Based on the data I’ve collected thus far, which goes up to June 4th, the series, including limited edition sales, has sold a little over 16,400 copies (via 15,200 RE sales and 1200 LE sales, including preorders for each). There are still 4 more days left in the week that will end on June 8th (i.e. the relevant tracking period), and how the series will end up ranking will depend on how well it does over those next several days. If it spends them in 100th place, roughly where it is now, it’ll add about 12,000 copies (Note: the series is ranked 109th as of this reading). If it spends them in 200th place, it’ll add about 6000 copies. If it drops relatively quickly, to 300th place, it’ll only add about 4000 copies. Even in a worst case scenario where it drops to 1000th tomorrow, it’ll still add about 1200 additional copies. That’s enough to get it up above 17,500 disks sold, above the highest post-January thresholds.
If the assumptions I’ve made aren’t wrong, the series should chart. Different degrees of optimism peg its exact figure at between 17,000 and 29,000 copies sold. I’m not holding my breath or saying anything’s for certain, but I’ll be very interested in looking at the BD charts for this current week when they become available.
Someanithing has a solid idea of exactly how many points STALKER give at each ranking. If you haven’t yet, you should consult him about it.
This is looking really promising!
According to Funimation’s on this week’s ANNCast, majority of their physical media sales are now sold via the Internet. That should help with the reliability of your working model:
http://www.animenewsnetwork.com/anncast/2014-06-09/.75288
> “The majority of our sales is going to be via Internet, physical product on the Internet. We still have a heavily physical Blu-ray, DVD retailer, although the shift has happen towards via sites like Amazon, RightStuf, everywhere on Funimation.com now. When it comes to physical retailer, brick-n-mortars, they still play a portion of what we do. We still have Wal-Marts, who are, you still want to be in on Wal-Mart as much as possible. If they want you to make a very special thing to them, we say “yeah!”
>”I want to point out once again that only the “best and brightest” go to WalMart, because they demand a lot of product, so DBZ again lives. Attack On Titan actually has a DVD exclusive skews, DVD-only at WalMart right now.”
-Adam Sheehan, Marketing Manager Funimation. ANNCast 191, 15:00
So there should be some storefront presence for big titles, at least. Might help skew the model a bit in favor of highly ranked titles.
That is, assuming it’s got legs at all. Top 20 BD and overall reports are out, and AoT didn’t make either one. If it didn’t make the top 30 overall or top 20 DVD, it’s not charting:
http://homemediamagazine.com/top-sellers/top-20-selling-blu-ray-discs-week-ended-060814
http://homemediamagazine.com/top-sellers/top-20-sellers-week-ended-060814
I’m currently looking into just buying a videoscan membership for a short period just to check those lists and be done with it.

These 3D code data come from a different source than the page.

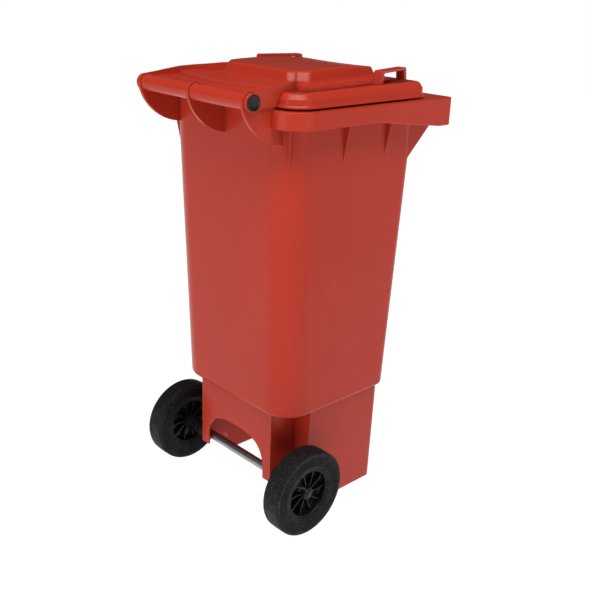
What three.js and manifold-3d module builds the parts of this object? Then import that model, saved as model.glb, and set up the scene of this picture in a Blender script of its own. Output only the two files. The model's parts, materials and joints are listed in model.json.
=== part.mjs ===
// A two-wheeled waste bin of about 120 litres: tub, hinged lid with two grips, hinge pins, axle and wheels.
// Millimetres, +Z up, -Y is the front, the hinge and the wheels are at the rear.
import * as THREE from "three";
import { mergeVertices } from "three/addons/utils/BufferGeometryUtils.js";
import Module from "manifold-3d";

const wasm = await Module();
wasm.setup();

const seatGap = 0.3; // between pieces that touch
const turnGap = 0.8; // between pieces that turn past each other
const cutPast = 1; // a cutting shape reaches this far past what it cuts

const wall = 4; // skin of the tub and the skirt
const lidWall = 3.5;

// Outer plan of the tub at its mouth, at its bend and at its foot, which taper in from the mouth
const tub = { frontCorner: 30, rearCorner: 65, floor: 5, footRound: 7 };
const tubMouth = { z: 940, half: 197, front: -157, rear: 216 };
const tubBend = {
  z: tubMouth.z - 125,
  half: tubMouth.half - 2,
  front: tubMouth.front - 7,
  rear: tubMouth.rear - 4,
};
const tubFoot = { z: 263, half: tubMouth.half - 10, front: tubMouth.front + 18, rear: tubMouth.rear - 25 };

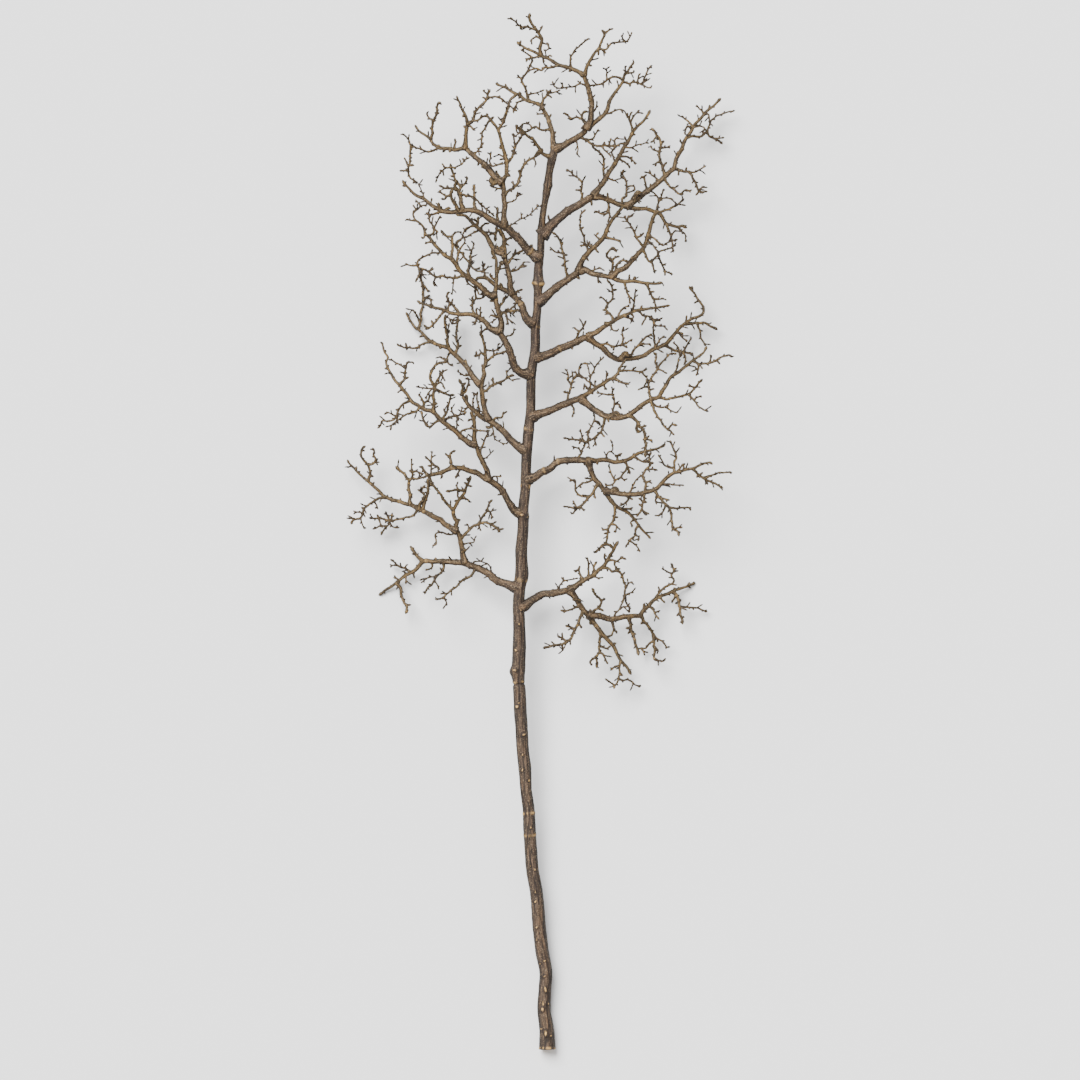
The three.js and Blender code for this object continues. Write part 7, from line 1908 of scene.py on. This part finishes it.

If I can’t get figures for this one, I might finish tracking at some point; I’ve got a general idea of what does well, but there’s a limit to how useful the models can be when they can’t be tested against anything but rough caps.
Correction, Home Media magazine just doesn’t seem to count anime. I know this because their BD top 20 is missing a certain DBZ s3 that The Numbers just posted sold about 7472 copies. It’s possible Berserk’s third movie was able to chart after all.